# INSTRUCTIONS FOR THE TASK
Give the data a second time, exactly and in full.
+ + + + +
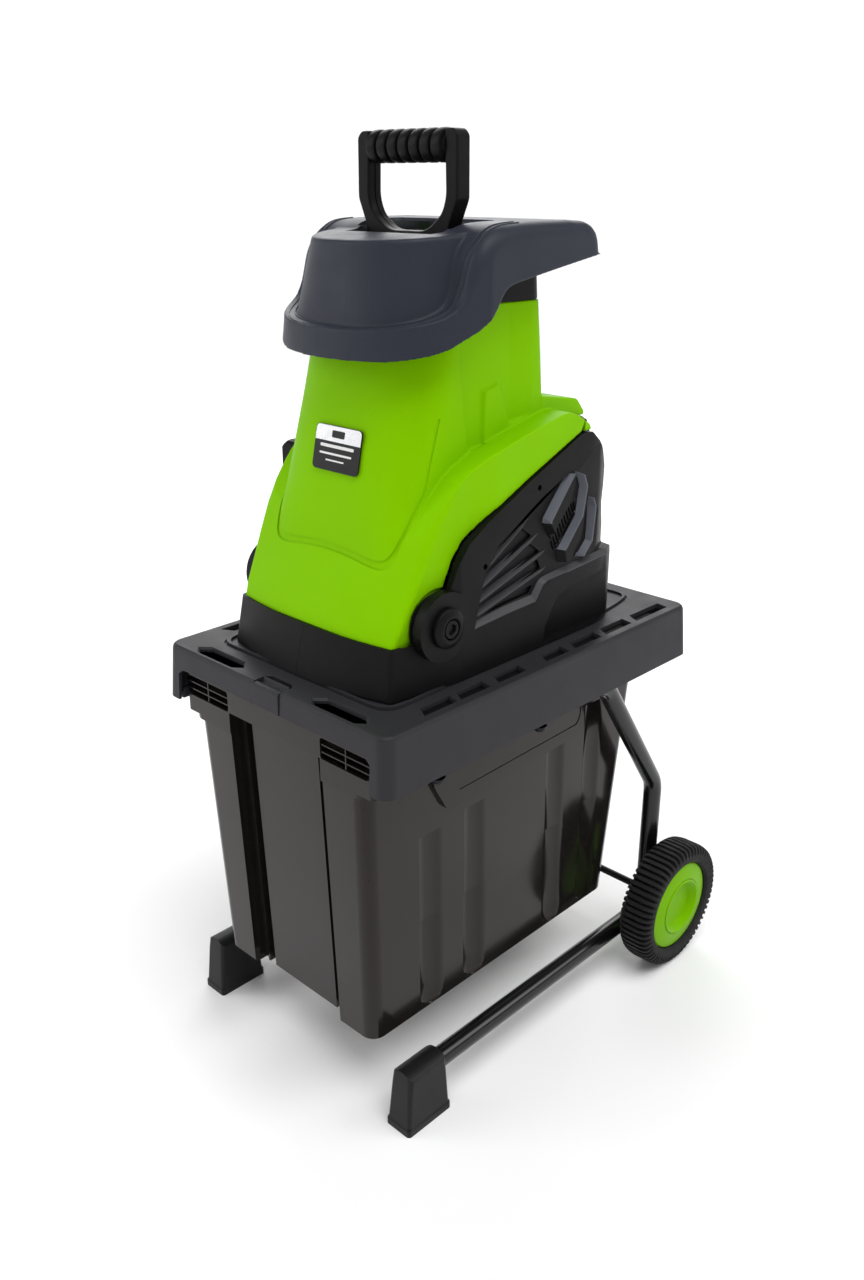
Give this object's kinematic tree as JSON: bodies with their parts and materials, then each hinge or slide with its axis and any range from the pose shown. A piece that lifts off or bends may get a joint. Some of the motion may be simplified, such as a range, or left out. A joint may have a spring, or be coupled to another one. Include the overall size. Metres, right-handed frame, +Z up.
{
  "type": "wood chipper",
  "caption": "Electric garden shredder: tilting feed head with plunger over a belt-driven knife disc, on a wheeled tube frame with a slide-out collection box.",
  "frame": {"origin": "under the middle of the whole machine, on the ground", "axes": "+Z up, -Y the front with the box latch, +Y the wheels, +X to the right of someone who faces the latch"},
  "size_m": [0.432, 0.5458, 0.967],
  "materials": {
    "frame_paint": "gloss black powder coat",
    "foot_plastic": "satin black moulded plastic",
    "zinc": "zinc plated",
    "tyre_rubber": "matt black ribbed tread",
    "green_plastic": "satin lime green plastic with a fine grain",
    "charcoal_plastic": "satin charcoal plastic",
    "box_plastic": "glossy dark brown-black plastic",
    "black_plastic": "satin black plastic",
    "hood_plastic": "dark slate blue-grey plastic, fine texture",
    "accent_plastic": "blue-grey satin plastic",
    "plate_print": "printed film in silver and black",
    "steel": "ground tool steel",
    "alloy": "cast aluminium",
    "winding": "laminated core with copper windings",
    "red_plastic": "glossy red plastic",
    "belt_rubber": "black rubber"
  },
  "bodies": {
    "chassis": {"frame_tube_left": "frame_paint", "frame_tube_right": "frame_paint", "foot_left": "foot_plastic", "foot_right": "foot_plastic", "box_rail_left": "black_plastic", "box_rail_right": "black_plastic", "front_tube_bolt_left": "zinc", "front_tube_bolt_right": "zinc", "rear_tube_bolt_left": "zinc", "rear_tube_bolt_right": "zinc", "lower_housing_left": "black_plastic", "lower_housing_right": "black_plastic", "pivot_washer_left": "black_plastic", "pivot_washer_right": "black_plastic", "pivot_bolt_left": "black_plastic", "pivot_bolt_right": "black_plastic", "side_grille_left": "accent_plastic", "side_grille_right": "accent_plastic", "axle": "zinc", "axle_clip_left": "steel", "axle_clip_right": "steel", "deck": "charcoal_plastic", "switch_box": "black_plastic", "power_inlet": "black_plastic", "mount_plate": "alloy", "upper_bearing": "steel", "lower_bearing": "steel", "drive_belt": "belt_rubber", "motor_housing": "black_plastic", "stator": "winding", "counter_knife": "steel"},
    "wheel_left": {"tyre_left": "tyre_rubber", "wheel_hub_left": "green_plastic", "hub_cap_left": "green_plastic"},
    "wheel_right": {"tyre_right": "tyre_rubber", "wheel_hub_right": "green_plastic", "hub_cap_right": "green_plastic"},
    "box": {"collection_box": "box_plastic"},
    "latch": {"box_latch": "charcoal_plastic"},
    "head": {"head_shell": "green_plastic", "neck": "black_plastic", "hood": "hood_plastic", "feed_chute": "black_plastic", "name_plate": "plate_print"},
    "plunger": {"plunger_handle": "black_plastic", "plunger_block": "black_plastic"},
    "lock": {"lock_knob": "black_plastic", "lock_screw": "zinc"},
    "cutter": {"knife_disc": "steel", "knife_a": "steel", "knife_b": "steel", "spindle": "steel", "disc_nut": "zinc", "large_pulley": "alloy"},
    "motor": {"rotor": "winding", "motor_shaft": "steel", "small_pulley": "alloy"},
    "on_switch": {"on_button": "green_plastic"},
    "off_switch": {"off_button": "red_plastic"},
    "reset_switch": {"reset_button": "black_plastic"}
  },
  "joints": [
    {"name": "wheel_left_spin", "type": "hinge", "parent": "chassis", "child": "wheel_left", "pos_m": [-0.1945, 0.193, 0.08], "axis": [1, 0, 0], "continuous": true},
    {"name": "wheel_right_spin", "type": "hinge", "parent": "chassis", "child": "wheel_right", "pos_m": [0.1945, 0.193, 0.08], "axis": [1, 0, 0], "continuous": true},
    {"name": "box_slide", "type": "slide", "parent": "chassis", "child": "box", "axis": [0, -1, 0], "range_m": [0, 0.42]},
    {"name": "latch_slide", "type": "slide", "parent": "chassis", "child": "latch", "axis": [0, 0, 1], "range_m": [0, 0.014]},
    {"name": "head_tilt", "type": "hinge", "parent": "chassis", "child": "head", "pos_m": [0, -0.152, 0.53], "axis": [1, 0, 0], "range_deg": [0, 50]},
    {"name": "plunger_lift", "type": "slide", "parent": "head", "child": "plunger", "axis": [0, 0, 1], "range_m": [0, 0.1]},
    {"name": "lock_turn", "type": "hinge", "parent": "head", "child": "lock", "pos_m": [0, 0.0885, 0.683], "axis": [0, 0.7071, 0.7071], "range_deg": [0, 720]},
    {"name": "cutter_spin", "type": "hinge", "parent": "chassis", "child": "cutter", "pos_m": [0, -0.079, 0.575], "axis": [0, -0.766, 0.6428], "continuous": true},
    {"name": "motor_spin", "type": "hinge", "parent": "chassis", "child": "motor", "pos_m": [0, 0.04013, 0.59252], "axis": [0, -0.766, 0.6428], "continuous": true},
    {"name": "on_press", "type": "slide", "parent": "chassis", "child": "on_switch", "axis": [1, 0, 0], "range_m": [0, 0.003], "stiffness_N_per_m": 300, "springref_m": -0.002},
    {"name": "off_press", "type": "slide", "parent": "chassis", "child": "off_switch", "axis": [1, 0, 0], "range_m": [0, 0.003], "stiffness_N_per_m": 300, "springref_m": -0.002},
    {"name": "reset_press", "type": "slide", "parent": "chassis", "child": "reset_switch", "axis": [1, 0, 0], "range_m": [0, 0.003], "stiffness_N_per_m": 300, "springref_m": -0.002}
  ],
  "couplings": [
    {"joint": "motor_spin", "follows": "cutter_spin", "ratio": 3.5}
  ]
}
+ + + + +
# TASK SOLUTION
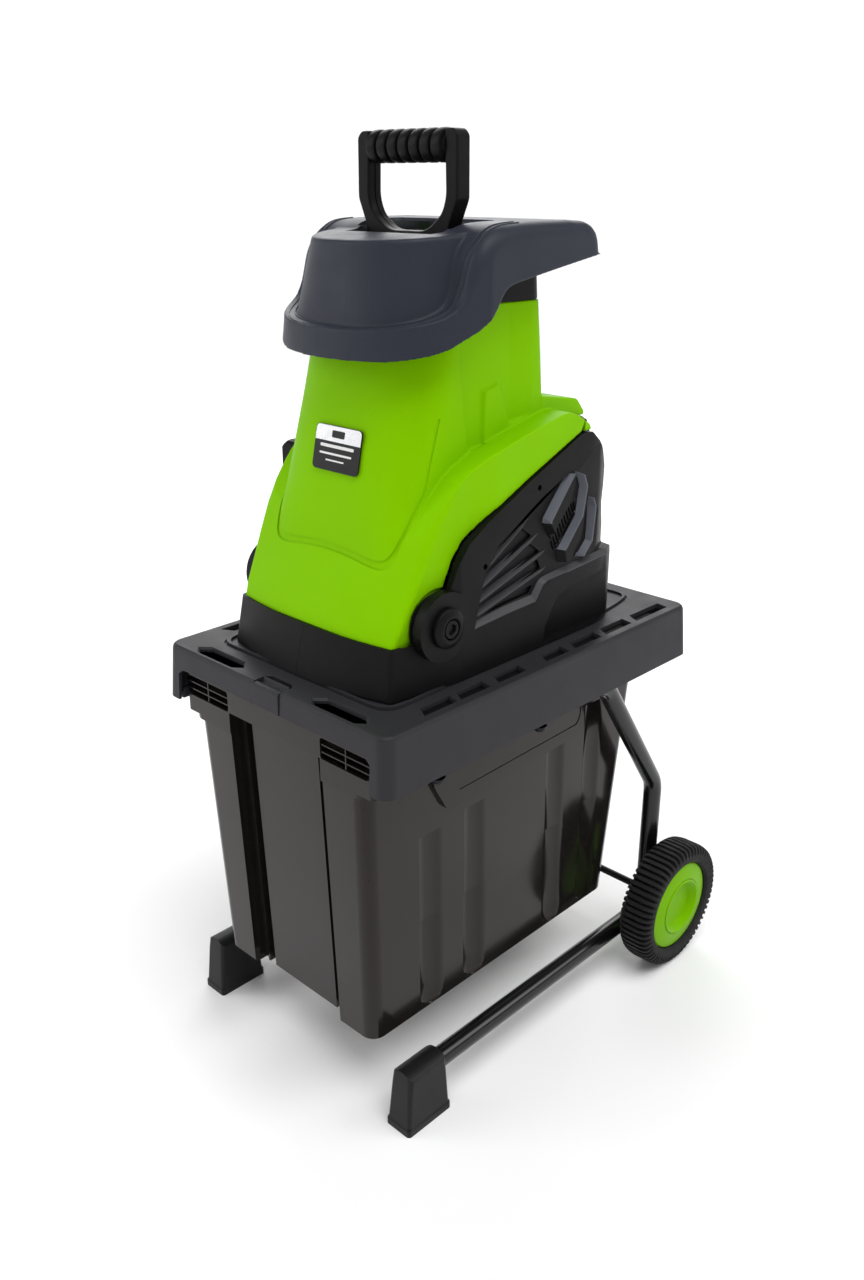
Give this object's kinematic tree as JSON: bodies with their parts and materials, then each hinge or slide with its axis and any range from the pose shown. A piece that lifts off or bends may get a joint. Some of the motion may be simplified, such as a range, or left out. A joint may have a spring, or be coupled to another one. Include the overall size. Metres, right-handed frame, +Z up.
{
  "type": "wood chipper",
  "caption": "Electric garden shredder: tilting feed head with plunger over a belt-driven knife disc, on a wheeled tube frame with a slide-out collection box.",
  "frame": {"origin": "under the middle of the whole machine, on the ground", "axes": "+Z up, -Y the front with the box latch, +Y the wheels, +X to the right of someone who faces the latch"},
  "size_m": [0.432, 0.5458, 0.967],
  "materials": {
    "frame_paint": "gloss black powder coat",
    "foot_plastic": "satin black moulded plastic",
    "zinc": "zinc plated",
    "tyre_rubber": "matt black ribbed tread",
    "green_plastic": "satin lime green plastic with a fine grain",
    "charcoal_plastic": "satin charcoal plastic",
    "box_plastic": "glossy dark brown-black plastic",
    "black_plastic": "satin black plastic",
    "hood_plastic": "dark slate blue-grey plastic, fine texture",
    "accent_plastic": "blue-grey satin plastic",
    "plate_print": "printed film in silver and black",
    "steel": "ground tool steel",
    "alloy": "cast aluminium",
    "winding": "laminated core with copper windings",
    "red_plastic": "glossy red plastic",
    "belt_rubber": "black rubber"
  },
  "bodies": {
    "chassis": {"frame_tube_left": "frame_paint", "frame_tube_right": "frame_paint", "foot_left": "foot_plastic", "foot_right": "foot_plastic", "box_rail_left": "black_plastic", "box_rail_right": "black_plastic", "front_tube_bolt_left": "zinc", "front_tube_bolt_right": "zinc", "rear_tube_bolt_left": "zinc", "rear_tube_bolt_right": "zinc", "lower_housing_left": "black_plastic", "lower_housing_right": "black_plastic", "pivot_washer_left": "black_plastic", "pivot_washer_right": "black_plastic", "pivot_bolt_left": "black_plastic", "pivot_bolt_right": "black_plastic", "side_grille_left": "accent_plastic", "side_grille_right": "accent_plastic", "axle": "zinc", "axle_clip_left": "steel", "axle_clip_right": "steel", "deck": "charcoal_plastic", "switch_box": "black_plastic", "power_inlet": "black_plastic", "mount_plate": "alloy", "upper_bearing": "steel", "lower_bearing": "steel", "drive_belt": "belt_rubber", "motor_housing": "black_plastic", "stator": "winding", "counter_knife": "steel"},
    "wheel_left": {"tyre_left": "tyre_rubber", "wheel_hub_left": "green_plastic", "hub_cap_left": "green_plastic"},
    "wheel_right": {"tyre_right": "tyre_rubber", "wheel_hub_right": "green_plastic", "hub_cap_right": "green_plastic"},
    "box": {"collection_box": "box_plastic"},
    "latch": {"box_latch": "charcoal_plastic"},
    "head": {"head_shell": "green_plastic", "neck": "black_plastic", "hood": "hood_plastic", "feed_chute": "black_plastic", "name_plate": "plate_print"},
    "plunger": {"plunger_handle": "black_plastic", "plunger_block": "black_plastic"},
    "lock": {"lock_knob": "black_plastic", "lock_screw": "zinc"},
    "cutter": {"knife_disc": "steel", "knife_a": "steel", "knife_b": "steel", "spindle": "steel", "disc_nut": "zinc", "large_pulley": "alloy"},
    "motor": {"rotor": "winding", "motor_shaft": "steel", "small_pulley": "alloy"},
    "on_switch": {"on_button": "green_plastic"},
    "off_switch": {"off_button": "red_plastic"},
    "reset_switch": {"reset_button": "black_plastic"}
  },
  "joints": [
    {"name": "wheel_left_spin", "type": "hinge", "parent": "chassis", "child": "wheel_left", "pos_m": [-0.1945, 0.193, 0.08], "axis": [1, 0, 0], "continuous": true},
    {"name": "wheel_right_spin", "type": "hinge", "parent": "chassis", "child": "wheel_right", "pos_m": [0.1945, 0.193, 0.08], "axis": [1, 0, 0], "continuous": true},
    {"name": "box_slide", "type": "slide", "parent": "chassis", "child": "box", "axis": [0, -1, 0], "range_m": [0, 0.42]},
    {"name": "latch_slide", "type": "slide", "parent": "chassis", "child": "latch", "axis": [0, 0, 1], "range_m": [0, 0.014]},
    {"name": "head_tilt", "type": "hinge", "parent": "chassis", "child": "head", "pos_m": [0, -0.152, 0.53], "axis": [1, 0, 0], "range_deg": [0, 50]},
    {"name": "plunger_lift", "type": "slide", "parent": "head", "child": "plunger", "axis": [0, 0, 1], "range_m": [0, 0.1]},
    {"name": "lock_turn", "type": "hinge", "parent": "head", "child": "lock", "pos_m": [0, 0.0885, 0.683], "axis": [0, 0.7071, 0.7071], "range_deg": [0, 720]},
    {"name": "cutter_spin", "type": "hinge", "parent": "chassis", "child": "cutter", "pos_m": [0, -0.079, 0.575], "axis": [0, -0.766, 0.6428], "continuous": true},
    {"name": "motor_spin", "type": "hinge", "parent": "chassis", "child": "motor", "pos_m": [0, 0.04013, 0.59252], "axis": [0, -0.766, 0.6428], "continuous": true},
    {"name": "on_press", "type": "slide", "parent": "chassis", "child": "on_switch", "axis": [1, 0, 0], "range_m": [0, 0.003], "stiffness_N_per_m": 300, "springref_m": -0.002},
    {"name": "off_press", "type": "slide", "parent": "chassis", "child": "off_switch", "axis": [1, 0, 0], "range_m": [0, 0.003], "stiffness_N_per_m": 300, "springref_m": -0.002},
    {"name": "reset_press", "type": "slide", "parent": "chassis", "child": "reset_switch", "axis": [1, 0, 0], "range_m": [0, 0.003], "stiffness_N_per_m": 300, "springref_m": -0.002}
  ],
  "couplings": [
    {"joint": "motor_spin", "follows": "cutter_spin", "ratio": 3.5}
  ]
}